§ **STATED TASK**: Write out the material below again, unchanged.

§ **COLLECTED MATERIAL**:
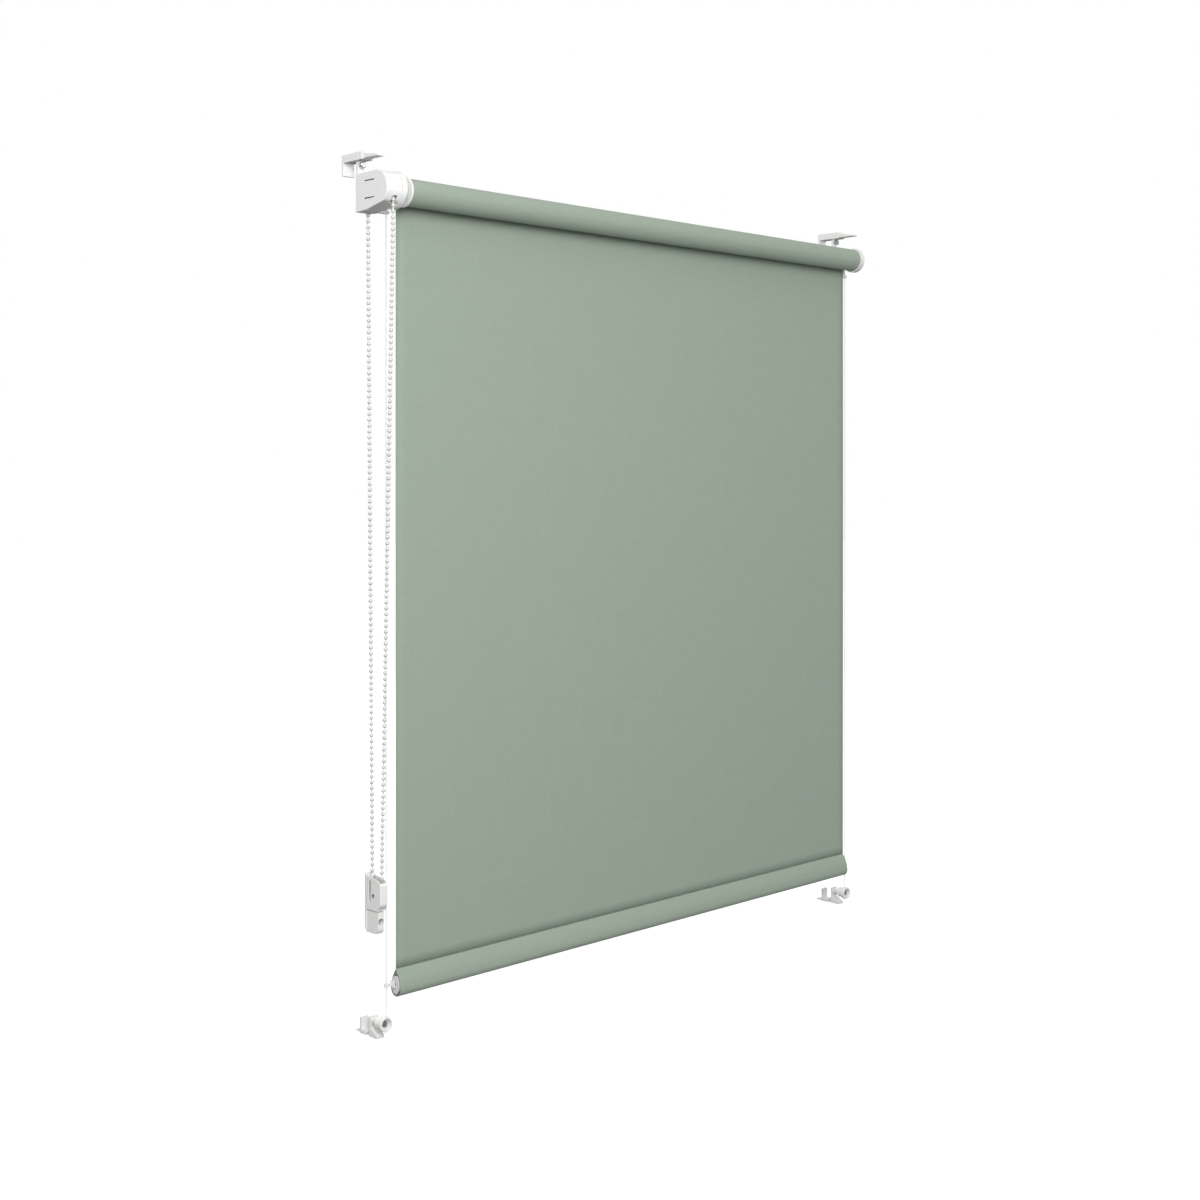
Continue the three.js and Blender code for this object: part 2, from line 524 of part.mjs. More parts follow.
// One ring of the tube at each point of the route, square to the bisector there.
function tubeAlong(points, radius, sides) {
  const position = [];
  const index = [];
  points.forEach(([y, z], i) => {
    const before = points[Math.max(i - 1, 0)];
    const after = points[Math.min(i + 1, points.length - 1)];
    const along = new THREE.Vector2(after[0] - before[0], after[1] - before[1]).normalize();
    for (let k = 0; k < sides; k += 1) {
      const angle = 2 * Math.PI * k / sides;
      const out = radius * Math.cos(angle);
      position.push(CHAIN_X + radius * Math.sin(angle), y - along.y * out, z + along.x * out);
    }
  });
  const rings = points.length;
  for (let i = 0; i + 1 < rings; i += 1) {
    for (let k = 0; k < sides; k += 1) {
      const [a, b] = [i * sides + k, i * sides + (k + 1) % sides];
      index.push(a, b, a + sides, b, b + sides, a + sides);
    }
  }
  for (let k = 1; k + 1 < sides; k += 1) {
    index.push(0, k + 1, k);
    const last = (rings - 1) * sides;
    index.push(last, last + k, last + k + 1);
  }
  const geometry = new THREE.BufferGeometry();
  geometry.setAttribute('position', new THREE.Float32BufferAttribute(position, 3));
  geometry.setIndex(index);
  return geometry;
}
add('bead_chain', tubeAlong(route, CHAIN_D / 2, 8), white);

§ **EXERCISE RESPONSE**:
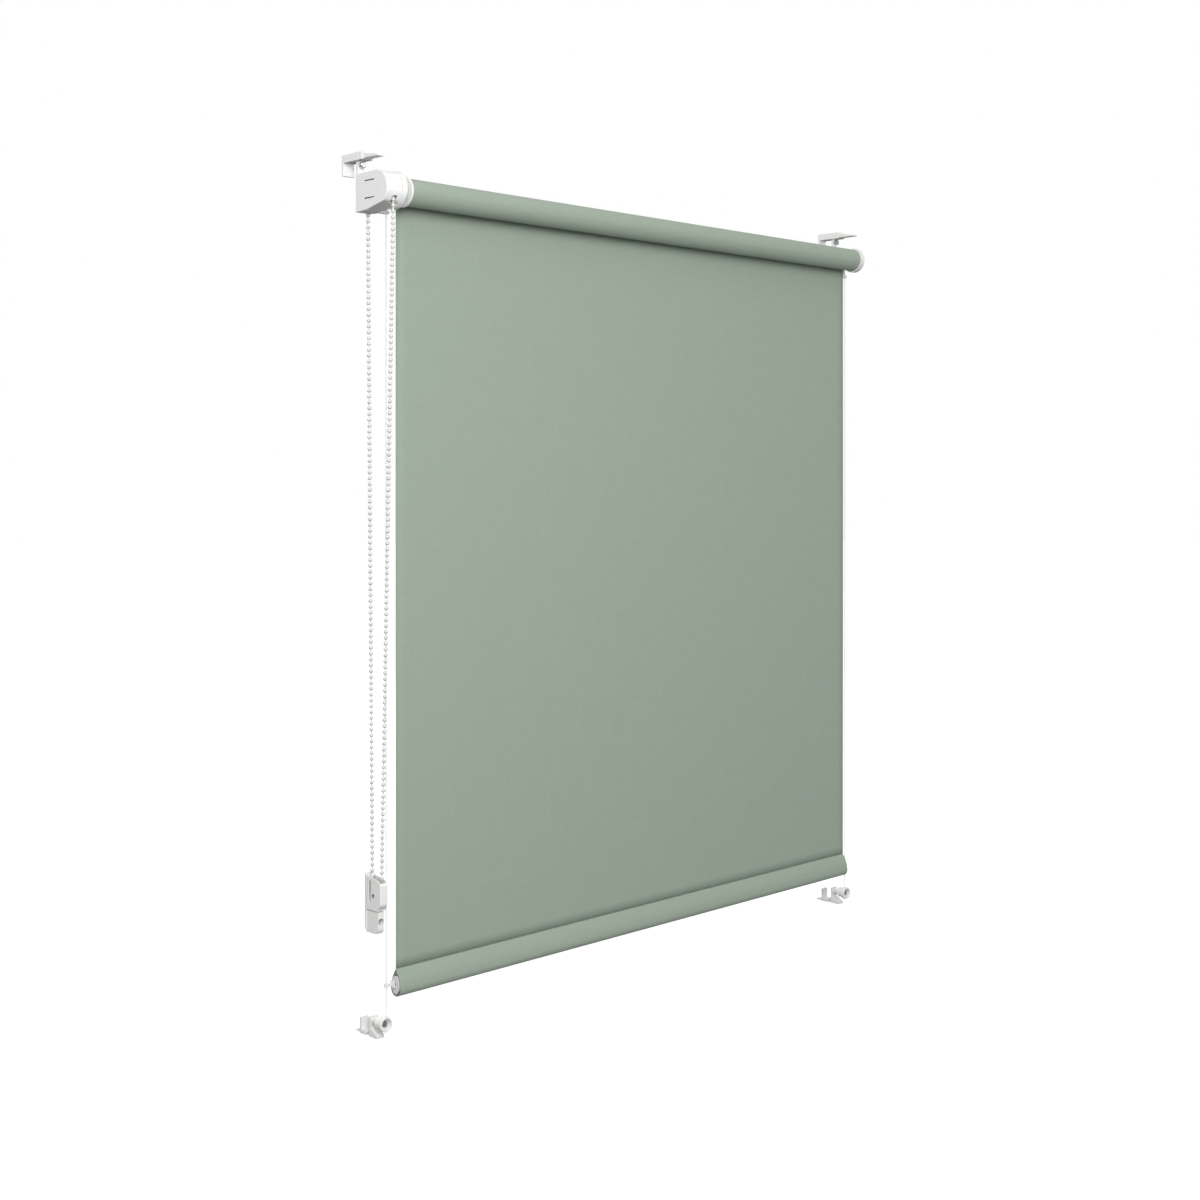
Continue the three.js and Blender code for this object: part 2, from line 524 of part.mjs. More parts follow.
// One ring of the tube at each point of the route, square to the bisector there.
function tubeAlong(points, radius, sides) {
  const position = [];
  const index = [];
  points.forEach(([y, z], i) => {
    const before = points[Math.max(i - 1, 0)];
    const after = points[Math.min(i + 1, points.length - 1)];
    const along = new THREE.Vector2(after[0] - before[0], after[1] - before[1]).normalize();
    for (let k = 0; k < sides; k += 1) {
      const angle = 2 * Math.PI * k / sides;
      const out = radius * Math.cos(angle);
      position.push(CHAIN_X + radius * Math.sin(angle), y - along.y * out, z + along.x * out);
    }
  });
  const rings = points.length;
  for (let i = 0; i + 1 < rings; i += 1) {
    for (let k = 0; k < sides; k += 1) {
      const [a, b] = [i * sides + k, i * sides + (k + 1) % sides];
      index.push(a, b, a + sides, b, b + sides, a + sides);
    }
  }
  for (let k = 1; k + 1 < sides; k += 1) {
    index.push(0, k + 1, k);
    const last = (rings - 1) * sides;
    index.push(last, last + k, last + k + 1);
  }
  const geometry = new THREE.BufferGeometry();
  geometry.setAttribute('position', new THREE.Float32BufferAttribute(position, 3));
  geometry.setIndex(index);
  return geometry;
}
add('bead_chain', tubeAlong(route, CHAIN_D / 2, 8), white);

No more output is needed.